不论走到哪里,条件如何艰苦,谷雨都能设法替她营造出最舒适的环境。
一些日常小事,她也尽数交给谷雨去做,节省不少精力。
怎么可能像在绿洲部落时那样,还需要她自己亲手洗内衣、铺寝具,张罗吃食。
但就秦瑶光本人而言,她也没那么娇气。
在现实世界时,她并不是没吃过苦。
艺术生很不容易,除了必修的美术外,文化课也不能落下。
高中三年,她自己都不知道是怎么过来的。
睁眼就是画、闭眼都是题。
美术联考之后,去参加各地美术院校参加院考时,更是折腾。
因时间相近,最辛苦的一回,她两天两夜都奔波在路上,凌晨三点在高铁站被冷得瑟瑟发抖。

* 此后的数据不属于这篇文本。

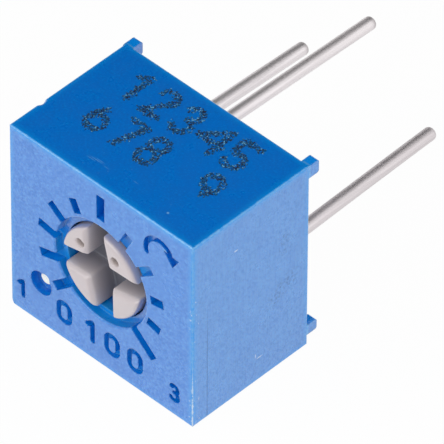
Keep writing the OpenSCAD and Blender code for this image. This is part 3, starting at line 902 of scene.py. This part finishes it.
def wire_faces(rows, columns):
    """Faces of a tube of rows by columns points, whose ends are closed by fans about one
    last point each."""
    index = np.arange(rows * columns).reshape(rows, columns)
    faces = grid_faces(np.concatenate([index, index[:, :1]], axis=1)).tolist()
    first, last = index[0], index[-1]
    for one, other, pole in ((np.roll(first, -1), first, 0), (last, np.roll(last, -1), 1)):
        faces += np.stack([one, other, np.full(columns, rows * columns + pole)], axis=-1).tolist()
    return faces


# %% [markdown]
# A bend has two parts. The lean grows evenly from the root to the tip. The kink is a
# hump of the centre line that rises close behind the potting and dies away towards the
# tip.

# %% Pins
BENDS = {
    "pin_1": {"lean": (0.10, -0.11), "kink": (0.0, 0.0), "shorter": 0.0},
    "pin_2": {"lean": (0.10, -0.03), "kink": (0.0, 0.0), "shorter": 0.0},
    "pin_3": {"lean": (0.0, 0.0), "kink": (0.0, -0.19), "shorter": 0.11},
}


def pin_piece(name, lean, kink, shorter):
    """A round wire along Y in place of a pin; lean and kink are shifts in X and Z."""
    low, high = box_mm(name)
    centre = (low + high) / 2
    along, radius = wire_rows(low[1], high[1] - shorter)
    share = np.clip((along - ROOT_END) / (high[1] - ROOT_END), 0, 1)
    rise = np.clip(share / KINK_RISE, 0, 1)
    hump = rise * rise * (3 - 2 * rise) * (1 - share) ** KINK_FALL
    angle = np.linspace(0, 2 * math.pi, 40, endpoint=False)
    shape = np.empty((len(along), len(angle), 3))
    shape[..., 1] = along[:, None]
    for axis, circle, lean_by, kink_by in zip((0, 2), (np.cos(angle), np.sin(angle)), lean, kink):
        shift = (lean_by * share + kink_by * hump)[:, None]
        shape[..., axis] = centre[axis] + radius[:, None] * circle + shift
    ends = [shape[:1].mean(axis=1), shape[-1:].mean(axis=1)]
    points = np.concatenate([shape.reshape(-1, 3), *ends])
    piece = make_piece(name + "_wire", points, wire_faces(*shape.shape[:2]), pin_finish)
    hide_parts(name)
    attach(piece, "case")
    return piece


for name, bend in BENDS.items():
    pin_piece(name, **bend)

# %% [markdown]
# The ink. It is a dark blue that looks black where it is thick. A few blots are painted
# a pale blue, a painted glint of light off their domes. A cell pattern about as fine as
# the blots gives each place its own tone and roughness.

# %% Ink finish
DARK_INK, BLACK_INK = rgb(0.002, 0.085, 0.220), rgb(0.010, 0.020, 0.060)
INK_GLINT_BLUE = rgb(0.13, 0.42, 0.70)
ink_finish, tree, place = start_finish("ink")
cells = put(tree, "ShaderNodeTexVoronoi", {"Vector": place, "Scale": 24.0})
number = put(tree, "ShaderNodeSeparateColor", {0: cells.outputs["Color"]}).outputs
colour = blend_colour(tree, ramp(tree, number[0], 0.35, 0.80), DARK_INK, BLACK_INK)
# Painted glint: a share of the cells is painted a pale blue.
colour = blend_colour(tree, ramp(tree, number[1], 0.76, 0.98), colour, INK_GLINT_BLUE)
skin = use(tree, grain, Place=place, Size=0.03)
end_finish(tree, {
    "Base Color": colour, "IOR": 1.3, "Roughness": ramp(tree, number[2], 0.0, 1.0, 0.35, 0.6),
    "Normal": bumped(tree, skin["Height"], 1.0)})
print("ink finish nodes:", len(tree.nodes))

# %% [markdown]
# The figures are printed by a coarse stamp, so that each stroke is a crowd of small
# blots with the blue showing between them. The strokes' outlines are the model's own: a
# jittered grid of points is kept where it falls inside them. Some points are left out,
# as the stamp missed there, and the others are scattered a little, past the outlines.
# Holes in flat strokes would be simpler, but real blots have height and round edges.

# %% Where the blots are
PITCH, KEPT = 0.038, 0.85
JITTER, SCATTER = 0.42, 0.65


def inside_mesh(mesh, points):
    """Which of points[n, 2] lie under an upward face of the mesh, seen from above: a
    point is in a triangle if it is on the same side of its three edges."""
    mesh.calc_loop_triangles()
    corners = np.empty(len(mesh.vertices) * 3)
    mesh.vertices.foreach_get("co", corners)
    index = np.empty(len(mesh.loop_triangles) * 3, dtype=np.int32)
    mesh.loop_triangles.foreach_get("vertices", index)
    triangles = corners.reshape(-1, 3)[index.reshape(-1, 3)] / MM
    a, b, c = (triangles[:, i, :2] for i in range(3))
    x, y = points[:, None, 0], points[:, None, 1]

    def side(p, q):
        return (q[:, 0] - p[:, 0]) * (y - p[:, 1]) - (q[:, 1] - p[:, 1]) * (x - p[:, 0])

    sides = np.stack([side(a, b), side(b, c), side(c, a)])
    return ((sides > 0).all(axis=0)).any(axis=1)


def blot_middles(node_name, rng):
    """Middles of the blots of a printed node, as points[n, 2]."""
    low, high = box_mm(node_name)
    across = np.arange(low[0] - PITCH, high[0] + PITCH, PITCH)
    along = np.arange(low[1] - PITCH, high[1] + PITCH, PITCH)
    points = np.stack(np.meshgrid(across, along), axis=-1).reshape(-1, 2)
    points = points + rng.uniform(-JITTER, JITTER, points.shape) * PITCH
    points = points[inside_mesh(nodes[node_name].data, points)]
    points = points[rng.random(len(points)) < KEPT]
    return points + rng.normal(0, SCATTER, points.shape) * PITCH


# %% [markdown]
# A blot is a low dome: an uneven ring of corners on the case, a smaller ring near its
# full height and a middle on top, closed below. There are thousands, so each has few
# faces. Radii are shares of the pitch.

# %% Ink blots
CORNERS = 7
RADIUS, UNEVEN = (0.45, 1.0), (0.75, 1.25)
LOWEST, CLEAR = 0.006, 0.001
SHOULDER_IN, SHOULDER_UP = 0.72, 0.8


def dome_faces(count):
    """Faces of so many domes; each has two rings of points, its top and its base."""
    i = np.arange(CORNERS)
    j = (i + 1) % CORNERS
    walls = np.stack([i, j, j + CORNERS, i + CORNERS], axis=-1)
    lids = np.stack([i + CORNERS, j + CORNERS, np.full(CORNERS, 2 * CORNERS)], axis=-1)
    floors = np.stack([j, i, np.full(CORNERS, 2 * CORNERS + 1)], axis=-1)
    shift = (np.arange(count) * (2 * CORNERS + 2))[:, None, None]
    faces = []
    for part in (walls, lids, floors):
        faces += (part + shift).reshape(-1, part.shape[1]).tolist()
    return faces


def blots(node_name, rng):
    """Domes of ink in place of a printed node."""
    low, high = box_mm(node_name)
    middles = blot_middles(node_name, rng)
    count = len(middles)
    size = PITCH * rng.uniform(*RADIUS, (count, 1)) * rng.uniform(*UNEVEN, (count, CORNERS))
    angle = np.linspace(0, 2 * math.pi, CORNERS, endpoint=False) + rng.uniform(0, 1, (count, 1))
    height = rng.uniform(LOWEST, high[2] - low[2] - CLEAR, count)
    ring = np.zeros((count, CORNERS, 3))
    ring[..., 0] = middles[:, :1] + size * np.cos(angle)
    ring[..., 1] = middles[:, 1:] + size * np.sin(angle)
    ring[..., 2] = low[2] + CLEAR
    shoulder = ring.copy()
    shoulder[..., :2] = middles[:, None] + (ring[..., :2] - middles[:, None]) * SHOULDER_IN
    shoulder[..., 2] = low[2] + SHOULDER_UP * height[:, None]
    top = np.column_stack([middles, low[2] + height])[:, None]
    base = np.column_stack([middles, np.full(count, low[2] + CLEAR)])[:, None]
    points = np.concatenate([ring, shoulder, top, base], axis=1).reshape(-1, 3)
    piece = make_piece(node_name + "_blots", points, dome_faces(count), ink_finish)
    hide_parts(node_name)
    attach(piece, "case")
    print(node_name, "has", count, "blots")
    return piece


rng = np.random.default_rng(7)
for name in ("ink_back_row", "ink_front_row", "ink_single"):
    blots(name, rng)

# %% [markdown]
# The potting is epoxy, tinted dark blue and glossy, because it sets against the air. Its
# colour drifts a little, and a few small bubbles have stopped just under the skin.

# %% Potting finish
EPOXY, DEEP_EPOXY = rgb(0.045, 0.16, 0.42), rgb(0.030, 0.12, 0.36)
BUBBLE_BLUE = rgb(0.25, 0.42, 0.70)
potting_finish, tree, place = start_finish("potting")
skin = use(tree, grain, Place=place, Size=0.5)
colour = blend_colour(tree, skin["Mottle"], DEEP_EPOXY, EPOXY)
bubbles = fleck_mask(tree, place, 1.6, 0.16, 0.10)
colour = blend_colour(tree, times(tree, bubbles, 0.35), colour, BUBBLE_BLUE)
height = maths(tree, "ADD", skin["Height"], times(tree, bubbles, 1.5))
end_finish(tree, {
    "Base Color": colour, "IOR": 1.55, "Roughness": ramp(tree, skin["Mottle"], 0.0, 1.0, 0.10, 0.22),
    "Coat Weight": 0.5, "Normal": bumped(tree, height, 6.0)})
print("potting finish nodes:", len(tree.nodes))

# %% [markdown]
# The potting is poured in from behind. It sets level, but before it sets it wets the
# walls and the pins and climbs them a little. Its back is the level plus one falling
# exponential from the walls and one from each pin, on a grid of 120 by 120 cells. That
# is close to how a liquid stands at a wall, and needs no simulation. The grid fills the
# opening: across, it shrinks along the round corners.

# %% Potting back
STEPS = 120
OPENING_ROUND = 0.30
WALL_CLIMB, WALL_REACH = 0.05, 0.12
PIN_CLIMB, PIN_REACH = 0.12, 0.09
ABOVE_PINS = 0.01


def potting_back(low, high):
    """Points of the back, as points[row, column, xyz] in mm; none lies past high."""
    middle, half = (low + high) / 2, (high - low) / 2
    u, v = np.meshgrid(np.linspace(-1, 1, STEPS + 1), np.linspace(-1, 1, STEPS + 1))
    z = v * half[2]
    over = np.clip(np.abs(z) - (half[2] - OPENING_ROUND), 0, OPENING_ROUND)
    reach = half[0] - OPENING_ROUND + np.sqrt(OPENING_ROUND ** 2 - over ** 2)
    x = u * reach
    to_wall = np.minimum(reach - np.abs(x), half[2] - np.abs(z))
    y = high[1] - PIN_CLIMB + WALL_CLIMB * np.exp(-to_wall / WALL_REACH)
    for name in BENDS:
        centre = sum(box_mm(name)) / 2 - middle
        to_pin = np.clip(np.hypot(x - centre[0], z - centre[2]) - PIN_R, 0, None)
        y = y + (PIN_CLIMB - ABOVE_PINS) * np.exp(-to_pin / PIN_REACH)
    return np.stack([x + middle[0], np.minimum(y, high[1]), z + middle[2]], axis=-1)


# %% [markdown]
# The block of potting is closed: a flat front against the element is a copy of the back
# at one depth, and a band of faces round the border joins the two.

# %% Potting block
def potting_piece():
    """A closed block of potting in place of the model's plain one."""
    low, high = box_mm("epoxy_seal")
    back = potting_back(low, high)
    front = back.copy()
    front[..., 1] = low[1]
    count = (STEPS + 1) ** 2
    index = np.arange(count).reshape(STEPS + 1, STEPS + 1)
    border = np.concatenate([index[0, :-1], index[:-1, -1], index[-1, :0:-1], index[:0:-1, 0]])
    after = np.roll(border, -1)
    band = np.stack([border, after, after + count, border + count], axis=-1)
    faces = np.concatenate([grid_faces(index, flip=True), grid_faces(index + count), band])
    points = np.concatenate([back.reshape(-1, 3), front.reshape(-1, 3)])
    piece = make_piece("potting_back", points, faces.tolist(), potting_finish)
    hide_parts("epoxy_seal")
    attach(piece, "case")
    return piece


potting_piece()

# %% Sizes and finish
low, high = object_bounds()
growth = (*(np.array(cad_low) - low), *(np.array(high) - cad_high))
print("grown by, in mm:", [round(float(v) / MM, 3) for v in growth])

不过,这些辛苦,比起她后来跑销售时,又只能算是小菜一碟。
本质上,秦瑶光是一个很有目标、又极有韧性的人。
做销售的经历,进一步锻炼和放大了她性格上的特性,让她面对任何困难,都不会轻易言败。
可在这里,动辄就有性命之忧。
要不是有辨尘大师赠予的那句箴言,时刻提醒着她所肩负的使命,她还真的不知道,能不能撑下来。
能活着,能再见到所爱的人,已是万幸。
她又怎么会去责怪谷雨呢?
听她这么说,谷雨抹了一把眼泪,哽咽道:“都是婢子不好,婢子这就去替殿下准备热水。”
“叫主子。”
秦瑶光纠正着她的称呼:“‘殿下’那是给旁人叫的。”
听她这么说,谷雨的眼泪再也忍不住,唰地一下掉得更急很凶。
她的殿下,怎么能这么好、这么温柔?
“是,主子。”
谷雨再次施礼后退下。
燕吉音这才带着燕锦阳上前:“女儿儿子见过母亲。”
仅仅几个月未见,她整个人清瘦了不少,也成熟不少。
一张清丽小脸彻底褪去婴儿肥,瘦得下巴尖尖,一对杏眼越发显得明亮澄澈,我见犹怜。
就连小哭包燕锦阳,也没有第一时间扑上来,而是跟在她身后,乖乖见礼。
姐弟两人如此懂事,倒是让秦瑶光心疼不已。
扶了他们起来,她一手牵一个,朝着院子里走去。
“母亲这些日子不在,你们都吓坏了吧?”
她声音温和,跟他们说着自己知道的事:“我都听晏哥儿说了,音姐儿出谋划策出了大力,小五在玉门关救死扶伤,还研制了不少战场上能用的丹药。”
在京城,燕锦阳的能力就初见端倪。
如今看来看,驱虫药等等家居常备好物,不过是他练手之作。
战场,才是能让燕锦阳的天赋发挥最大化的地方。
能杀敌制敌的迷药迷烟,能帮助士兵减轻痛苦的麻药等等,都出自他之手。
燕锦阳还钻研医术,把秦瑶光用来治伤的消毒法子发扬光大,制定出严格的外伤手术流程,规定随军大夫在治疗时,必须严格按照流程进行。
刚开始时,老大夫们还不以为然。